Es mentira que la corrupción proceda siempre del gobierno o que la única forma de atajarla sea cortándole las manos a los cuerpos del Estado. Es mentira que los únicos corruptos sean los servidores públicos o que éstos actúen solos, sin cómplices externos que alimentan su ambición. Es mentira que los ciudadanos, todos, sean probos, honestos y comprometidos con la patria. Es mentira que las únicas víctimas sean los particulares, sometidos siempre a la dictadura de las burocracias públicas.

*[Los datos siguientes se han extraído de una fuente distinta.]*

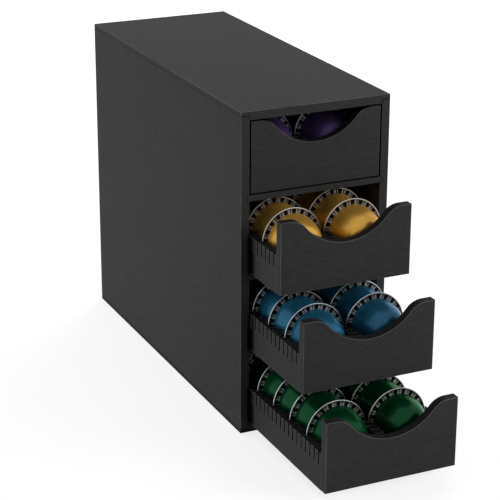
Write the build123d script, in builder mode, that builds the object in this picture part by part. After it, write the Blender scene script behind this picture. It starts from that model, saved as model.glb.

Decir esto es políticamente incorrecto, ya sé. Pero es necesario, porque en la búsqueda de opciones para salir del pantano de despropósitos en el que está viviendo México corremos el riesgo de “tirar al niño con el agua sucia”. La implacable repetición del argumento según el cual la corrupción solamente procede del gobierno, puede acabar haciendo trizas a los mejores instrumentos que tenemos para combatirla y, eventualmente, puede desembocar en una debilidad mucho mayor del Estado mexicano.

Yo quiero un Estado honesto, pero fuerte. De entrada, me niego a seguir la ruta de quienes han identificado al monstruo de la corrupción con la caricatura de los funcionarios malos. Llevada hasta el extremo, esa falsa imagen del fenómeno que nos abruma consistiría en una sociedad con un Estado mínimo, vigilado hasta en sus más minúsculos procedimientos y acotado en cada una de sus decisiones. En suma, un Estado inútil que, en contrapartida, podría ser dominado por los grandes empresarios —nacionales y transnacionales—, por los medios de comunicación más influyentes, por las organizaciones civiles más potentes y, al final, por los poderes fácticos violentos. Esa fue la peor receta del así llamado neoliberalismo que, al final, llevó al mundo a la crisis financiera global y, en la muy incompleta versión local, a la fiesta de las oligarquías, los oligopolios y los cárteles.

No es necesario inventar una teoría para saber que la ecuación de un Estado débil se completa, siempre, con poderes fácticos muy fuertes. Tampoco es indispensable recordar que esos poderes harán siempre lo posible por debilitar a quienes intentan regularlos y meterlos al orden de una sociedad armónica e igualitaria. Está en su naturaleza romper límites y hacer avanzar sus intereses. Por eso es peligroso caer en la trampa de la corrupción dizque unidireccional. Si todo el esfuerzo por combatir la corrupción se inclina hacia el sector público y nos olvidamos del sector privado y los criminales cómplices, la parte más débil de la sociedad —es decir, casi todos— se quedará sin salvaguardas.

La primera función del Estado es ofrecer seguridad, pero no de cualquier modo ni a cualquier costo. De hecho, el concepto es mucho más amplio que el que se ciñe a enfrentar a quienes usan la violencia para hacer valer su voluntad; es mucho más que tener un buen ejército, una buena policía o un buen sistema judicial. La seguridad también depende de la regulación que garantiza la convivencia entre particulares y los acota para evitar abusos. Y para eso necesitamos cuerpos públicos profesionales y de alta calidad —vigilados y honestos, sí, pero públicos al fin— y una sociedad activa y consciente capaz de contenerse mutuamente. No sólo de culpar y enfrentar a los malos gobernantes y a los burócratas negligentes y corruptos, sino a las empresas y los empresarios que hacen su agosto cada día, gracias a las debilidades del Estado.

Hay que tener mucho cuidado para no confundir el combate a la corrupción con la destrucción de las capacidades del Estado. Hay muchos tiradores —dentro y fuera del país— que desearían que eso sucediera. Pero la clave está en otro lugar: está en la conciencia organizada de la sociedad para salir juntos del atolladero, colectivamente y sin engaños. El Estado somos nosotros.